Within Asia, congestion at bunkering and transshipment hubs such as Singapore, Shanghai, Ningbo and Zhoushan can spill over into purely intra-Asian trade, affecting Chinese imports of raw oilseeds and grains that feed domestic crushing and food manufacturing. Any delay or cost increase on these inbound flows will indirectly shape export availability and price offers for finished sunflower products.

🧭 Market Outlook

Freight market commentary suggests that, despite weak global container demand, geopolitically driven surcharges and routing disruptions are likely to keep Asia–Europe and some Asia–Gulf rates elevated through the current low-demand window. With contract rates on major Asia–Europe trades easing from earlier Red Sea peaks but still underpinned by security risks, volatility in spot logistics costs remains a key variable for food supply chains.

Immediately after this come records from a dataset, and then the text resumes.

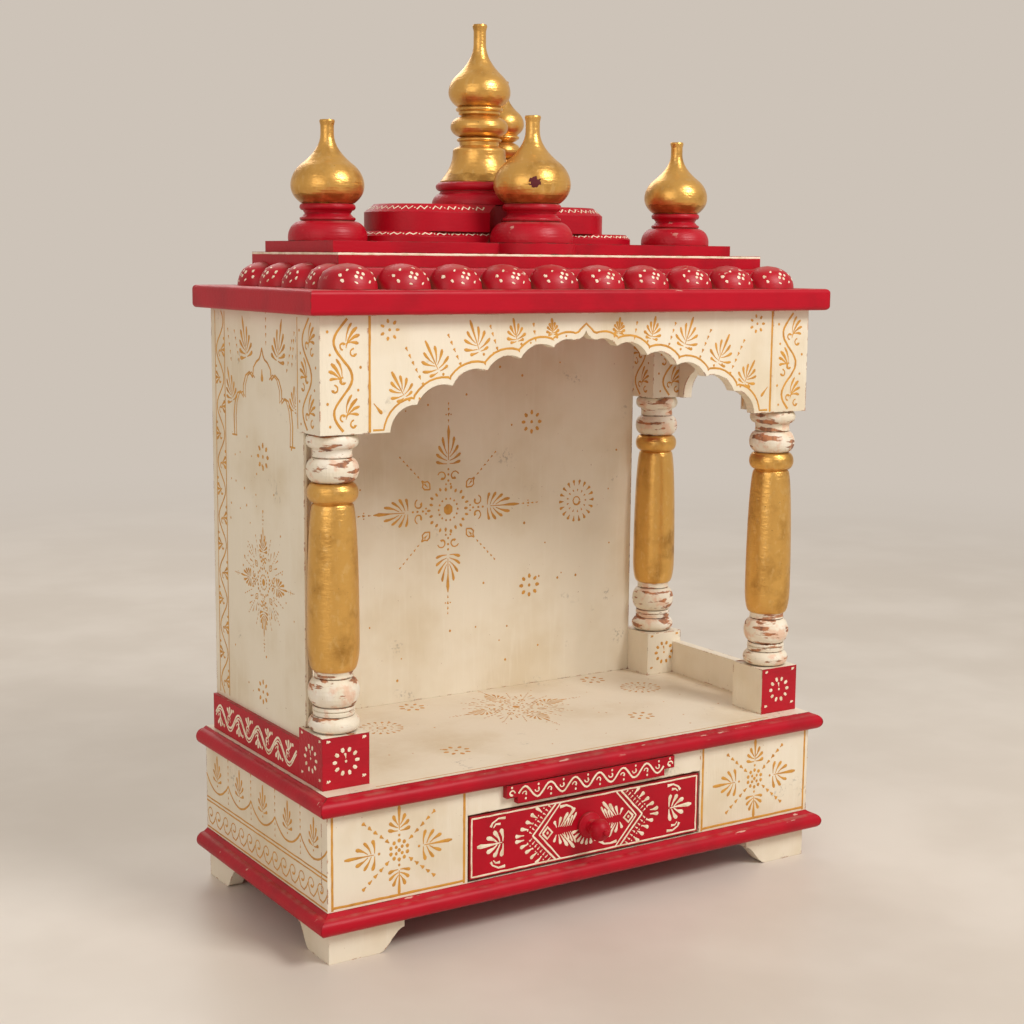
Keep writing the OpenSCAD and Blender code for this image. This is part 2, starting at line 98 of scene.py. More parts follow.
class TEMPLE_PG_sizes(bpy.types.PropertyGroup):
    paint_body: FloatProperty(name="Paint body", description="How flat a brush line lies, against its width",
                              default=0.16, min=0.05, max=0.5, subtype="FACTOR")
    line_w: FloatProperty(name="Line width", description="Half width of the ruled lines", default=1.1 * MM,
                          min=0.5 * MM, max=3 * MM, subtype="DISTANCE", unit="LENGTH")
    edge: FloatProperty(name="Edge wear", description="How far chipping reaches in from an edge",
                        default=2.8 * MM, min=0.5 * MM, max=6 * MM, subtype="DISTANCE", unit="LENGTH")
    garlands: IntProperty(name="Garlands", description="Garland arcs along a side of the base",
                          default=5, min=3, max=9)
    lamp: FloatProperty(name="Key lamp", description="Power of the key lamp", default=62, min=1, max=400,
                        subtype="POWER", unit="POWER")


def colours():
    return bpy.context.scene.temple_colours


def sizes():
    return bpy.context.scene.temple_sizes


# ---- materials ----

def add(tree, kind, values=None, links=None, **settings):
    """Adds a node, with its settings, its input values and the sockets that feed it."""
    made = tree.nodes.new(kind)
    for key, value in settings.items():
        setattr(made, key, value)
    for key, value in (values or {}).items():
        made.inputs[key].default_value = value
    for key, source in (links or {}).items():
        tree.links.new(source, made.inputs[key])
    return made


def rgba(colour):
    return (*colour, 1.0)


def spot(tree, where):
    """Object coordinates, made once in each tree, or one axis of them."""
    coords = tree.nodes.get("place") or add(tree, "ShaderNodeTexCoord", name="place")
    if where == "all":
        return coords.outputs["Object"]
    split = tree.nodes.get("axes")
    if not split:
        split = add(tree, "ShaderNodeSeparateXYZ", None, {"Vector": coords.outputs["Object"]}, name="axes")
    return split.outputs[where]


def cloud(tree, grain_mm, detail=3, stretch=(1, 1, 1), shift=0.0):
    """Noise whose lumps are about grain_mm across."""
    moved = add(tree, "ShaderNodeMapping", {"Scale": stretch, "Location": (shift, shift, shift)},
                {"Vector": spot(tree, "all")})
    return add(tree, "ShaderNodeTexNoise", {"Scale": 1 / (grain_mm * MM), "Detail": detail, "Roughness": 0.55},
               {"Vector": moved.outputs["Vector"]}).outputs["Fac"]


def step(tree, source, start, end, top=1.0):
    """0 below start, top above end, smooth between."""
    return add(tree, "ShaderNodeMapRange",
               {"From Min": start, "From Max": end, "To Min": 0.0, "To Max": top},
               {"Value": source}, interpolation_type="SMOOTHSTEP").outputs["Result"]


def math_of(tree, operation, a, b):
    made = add(tree, "ShaderNodeMath", operation=operation)
    for i, x in enumerate((a, b)):
        if isinstance(x, (int, float)):
            made.inputs[i].default_value = x
        else:
            tree.links.new(x, made.inputs[i])
    return made.outputs[0]


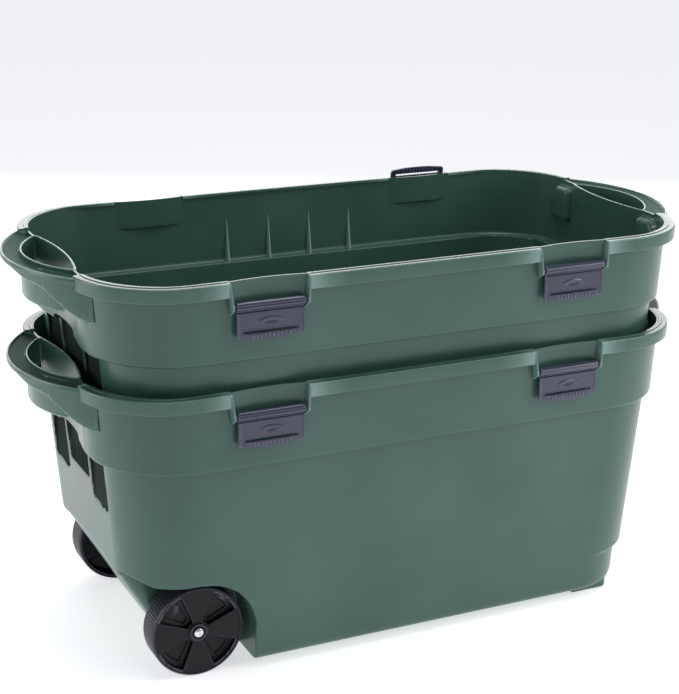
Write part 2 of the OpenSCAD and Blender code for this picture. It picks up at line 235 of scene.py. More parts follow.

Commodity traders will closely monitor several indicators: resolution or escalation of the Hormuz crisis, any normalization of vessel flows through the Red Sea, evidence of easing congestion at Asian hubs, and the pace of recovery at damaged Ukrainian sunflower oil assets. Together, these factors will determine whether today’s logistics bottlenecks translate into sustained basis widening between FOB China and CIF European or Gulf destinations for sunflower seeds, kernels and related edible oils.

CMB Market Insight

For now, China’s sunflower complex faces relatively stable domestic spot conditions but a more challenging export logistics backdrop. Container shortages are less about physical box numbers and more about slower circulation and higher opportunity costs for carriers, which is particularly problematic for mid-value, space-intensive agricultural cargo.

Traders and food manufacturers with exposure to China–Europe and China–Gulf flows should treat freight as a core price driver alongside raw seed fundamentals. Securing forward space commitments, diversifying ports of loading, and building additional transit time into contracts will be essential risk-mitigation tools until shipping lanes around the Gulf and Red Sea normalize.